Cuando menos lo piensas, la vida te tiene guardada una lección que te hace bajar la cabeza y elevar el corazón
Hace unos días retomé la ruta jacobea en Oviedo. Aún me restaban 320 largos kilómetros para llegar a Santiago, los cuales había planificado hacerlos en 13 etapas.
Unos días antes el clima cambió; inicié con lluvias los primeros nueve días, y en dos de ellos con nieve. A pesar de haberme preparado bien físicamente, y con alguna experiencia en la mochila, las rutas son diferentes y las exigencias distintas. El Camino Primitivo es duro, pero precioso; los albergues son lugares de hermandad jacobea, y la oferta de alimentos y fuentes de agua son menos abundantes, en especial al inicio de primavera.
Al sexto día me di cuenta de que algo no andaba bien en mi estómago, y concluí que tenía una infección bacteriana. Como llevo un botiquín amplio, tomé la medicina para el caso, pero caminar con el malestar muy largas distancias te va dejando en manos de la cabeza la fortaleza cuando la del cuerpo va menguando.
Cuando el Camino Primitivo empalma con el Francés en Melide, ya cerca de Santiago, el ambiente cambia.
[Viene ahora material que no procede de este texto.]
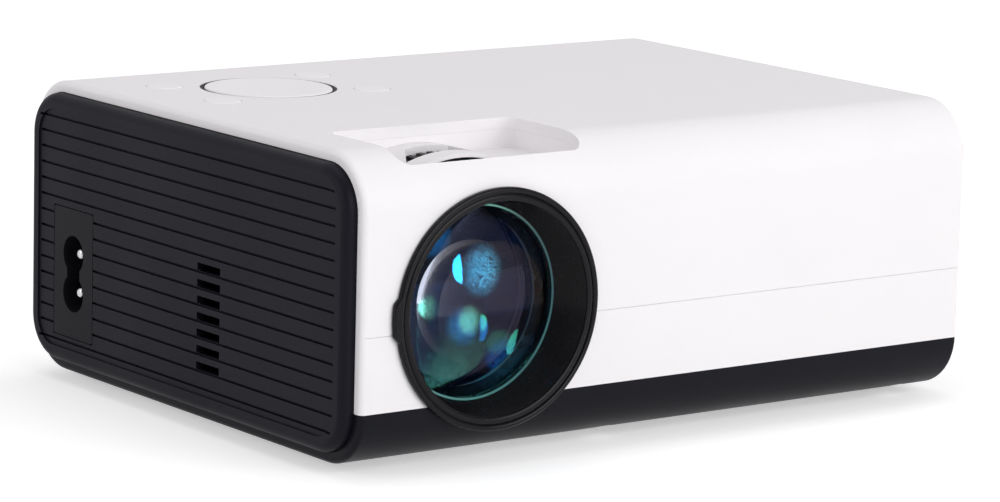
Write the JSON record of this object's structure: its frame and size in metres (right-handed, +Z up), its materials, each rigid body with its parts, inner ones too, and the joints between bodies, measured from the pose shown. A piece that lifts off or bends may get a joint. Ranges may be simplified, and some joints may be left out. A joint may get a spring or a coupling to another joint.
{
  "type": "projector",
  "caption": "Compact home projector: white rounded shell on a black base, ribbed black end panels, one large coated lens with a focus wheel, top keys and rear sockets",
  "frame": {"origin": "bottom centre of the bounding box, on the ground under the four rubber feet", "axes": "X to the right seen from the lens side, -Y towards the lens side, Z up"},
  "size_m": [0.1652, 0.1284, 0.0662],
  "materials": {
    "white_shell": "satin",
    "white_key": "satin",
    "black_shell": "satin",
    "black_panel": "fine matt",
    "black_moulding": "matt",
    "lens_black": "fine matt",
    "focus_black": "matt",
    "coated_glass": "polished, coated",
    "clear_sheet": "fine ridged",
    "display": "polished",
    "reflector_metal": "polished",
    "bare_aluminium": "extruded",
    "circuit_board": "solder mask",
    "steel": "plated",
    "key_linkage": "natural",
    "brass": "machined",
    "foot_rubber": "matt",
    "tilt_plastic": "matt"
  },
  "bodies": {
    "casing": {"base_tray": "black_shell", "lower_cover": "white_shell", "top_cover": "white_shell", "finger_tub": "white_shell", "left_panel": "black_panel", "right_panel": "black_panel", "ac_inlet": "black_moulding", "inlet_pins": "steel", "lens_guide": "black_moulding", "retaining_ring": "steel", "optics_box": "black_moulding", "front_fresnel": "clear_sheet", "lcd_panel": "display", "rear_fresnel": "clear_sheet", "reflector": "reflector_metal", "led_holder": "black_moulding", "condenser_lens": "coated_glass", "led_module": "bare_aluminium", "heat_sink": "bare_aluminium", "nav_bezel": "black_moulding", "key_board": "circuit_board", "fan_frame": "black_moulding", "main_board": "circuit_board", "power_board": "circuit_board", "board_spacers": "steel", "board_screws": "steel", "hdmi_port": "steel", "hdmi_tongue": "black_moulding", "usb_port": "steel", "usb_tongue": "black_moulding", "audio_jack": "black_moulding", "card_slot": "steel", "remote_eye": "black_moulding", "speaker": "black_moulding", "tripod_insert": "brass", "rubber_feet": "foot_rubber", "case_screws": "steel", "mount_screws": "steel"},
    "lens": {"lens_barrel": "lens_black", "focus_pins": "steel", "front_lens": "coated_glass", "lens_retainer": "lens_black", "middle_lens": "coated_glass", "lens_spacer": "lens_black", "rear_lens": "coated_glass", "rear_retainer": "lens_black"},
    "focus_wheel": {"focus_ring": "focus_black"},
    "key_plunger": {"nav_carrier": "key_linkage"},
    "key_gimbal": {"nav_rocker": "key_linkage"},
    "key_disc": {"nav_disc": "white_key"},
    "menu_key": {"menu_button": "white_key"},
    "power_key": {"power_button": "white_key"},
    "back_key": {"back_button": "white_key"},
    "source_key": {"source_button": "white_key"},
    "fan_wheel": {"fan_rotor": "black_moulding"},
    "tilt_pad": {"tilt_sole": "foot_rubber"},
    "tilt_screw": {"tilt_foot_screw": "tilt_plastic"}
  },
  "joints": [
    {"name": "focus_turn", "type": "hinge", "parent": "casing", "child": "focus_wheel", "pos_m": [-0.0469, -0.04383, 0.0326], "axis": [0, 1, 0], "range_deg": [0, 100]},
    {"name": "lens_slide", "type": "slide", "parent": "casing", "child": "lens", "axis": [0, -1, 0], "range_m": [0, 0.005]},
    {"name": "key_press", "type": "slide", "parent": "casing", "child": "key_plunger", "axis": [0, 0, -1], "range_m": [0, 0.0005], "stiffness_N_per_m": 300},
    {"name": "key_rock_fore_aft", "type": "hinge", "parent": "key_plunger", "child": "key_gimbal", "pos_m": [-0.0451, 0.0245, 0.06295], "axis": [1, 0, 0], "range_deg": [-1.5, 1.5], "stiffness_Nm_per_rad": 0.02},
    {"name": "key_rock_sideways", "type": "hinge", "parent": "key_gimbal", "child": "key_disc", "pos_m": [-0.0451, 0.0245, 0.06295], "axis": [0, 1, 0], "range_deg": [-1.5, 1.5], "stiffness_Nm_per_rad": 0.02},
    {"name": "menu_press", "type": "slide", "parent": "casing", "child": "menu_key", "axis": [0, 0, -1], "range_m": [0, 0.0004], "stiffness_N_per_m": 300},
    {"name": "power_press", "type": "slide", "parent": "casing", "child": "power_key", "axis": [0, 0, -1], "range_m": [0, 0.0004], "stiffness_N_per_m": 300},
    {"name": "back_press", "type": "slide", "parent": "casing", "child": "back_key", "axis": [0, 0, -1], "range_m": [0, 0.0004], "stiffness_N_per_m": 300},
    {"name": "source_press", "type": "slide", "parent": "casing", "child": "source_key", "axis": [0, 0, -1], "range_m": [0, 0.0004], "stiffness_N_per_m": 300},
    {"name": "fan_spin", "type": "hinge", "parent": "casing", "child": "fan_wheel", "pos_m": [0.06905, 0.00072, 0.034], "axis": [1, 0, 0], "continuous": true},
    {"name": "tilt_height", "type": "slide", "parent": "casing", "child": "tilt_pad", "axis": [0, 0, -1], "range_m": [0, 0.011]},
    {"name": "tilt_turn", "type": "hinge", "parent": "tilt_pad", "child": "tilt_screw", "pos_m": [0, -0.03413, 0.002], "axis": [0, 0, -1], "range_deg": [0, 3168]}
  ],
  "couplings": [
    {"joint": "focus_turn", "follows": "lens_slide", "rad_per_m": 349.06},
    {"joint": "tilt_turn", "follows": "tilt_height", "rad_per_m": 5026.5}
  ]
}
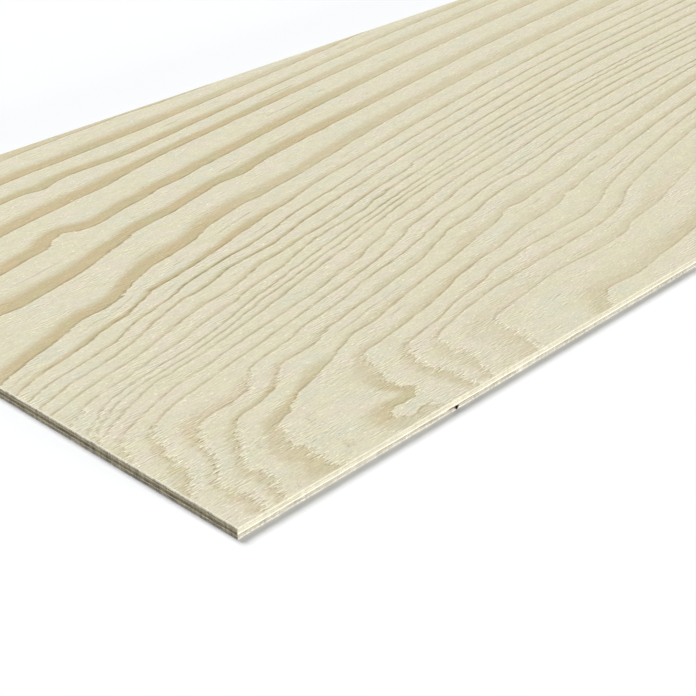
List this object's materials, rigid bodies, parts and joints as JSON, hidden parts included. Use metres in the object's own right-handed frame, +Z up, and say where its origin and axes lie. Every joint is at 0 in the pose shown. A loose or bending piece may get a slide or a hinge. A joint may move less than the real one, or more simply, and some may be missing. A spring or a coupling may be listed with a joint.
{
  "type": "plywood sheet",
  "caption": "Flat rectangular sheet of crossed and glued softwood veneers, with sawn edges that show the plies and a small core gap.",
  "frame": {"origin": "middle of the underside of the sheet, on the surface that it lies on", "axes": "+X along the length of the sheet and the grain of the face, +Y across the face, +Z up through the plies, so the face looks up"},
  "size_m": [1.22, 0.61, 0.009],
  "materials": {
    "face_veneer": "fine-sanded pale softwood veneer, bare",
    "upper_crossband": "sawn edge of softwood veneer, bare",
    "core_veneer": "sawn edge of softwood veneer, bare",
    "lower_crossband": "sawn edge of softwood veneer, bare",
    "back_veneer": "sanded softwood veneer, bare"
  },
  "bodies": {
    "root": {"back_veneer": "back_veneer", "lower_crossband_left": "lower_crossband", "lower_crossband_right": "lower_crossband", "core_veneer": "core_veneer", "upper_crossband": "upper_crossband", "face_veneer": "face_veneer"}
  },
  "joints": []
}
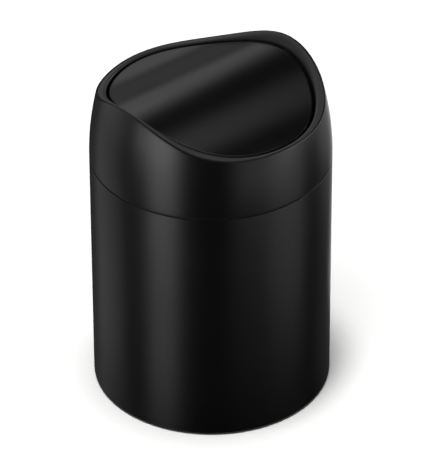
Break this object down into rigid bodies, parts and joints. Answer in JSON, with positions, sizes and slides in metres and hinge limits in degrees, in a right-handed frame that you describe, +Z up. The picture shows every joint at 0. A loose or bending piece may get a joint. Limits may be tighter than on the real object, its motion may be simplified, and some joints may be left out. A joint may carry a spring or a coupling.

Se unen multitudes de ‘turigrinos’ ruidosos, menos enfocados en el concepto, y se va perdiendo un poco la esencia del silencio que antes inundaba el Camino. En mi etapa 12, que era larga, de 30 kilómetros, empecé a escuchar un ruido horrible.
Delante mío había un grupo de unas 40 personas con camisetas azules. En la medida en que me acercaba se oía más desafinada alguna canción que tarareaban. Aun en mi tolerancia habitual, la combinación de cansancio, malestar físico y molestia por la falta de consideración, me estaban afectando el genio y tenía ganas de darles una perorata sobre lo que es la esencia del Camino de Santiago.
Al alcanzarlos me di cuenta de que eran chicos con síndrome de Down que hacían esfuerzos por entonar lo mejor que podían una canción a la Virgen María, asistidos por adultos. Yo antes juzgando su algarabía, y ellos viviendo el Camino desde su corazón. Me detuve, nos abrazamos, les di a cada uno un rosario de Silvana Montero, y nos deseamos un ¡buen camino!
Entender y no juzgar, observar y no solo mirar, escuchar y no solo oír. Esa fue mi lección de esos niños.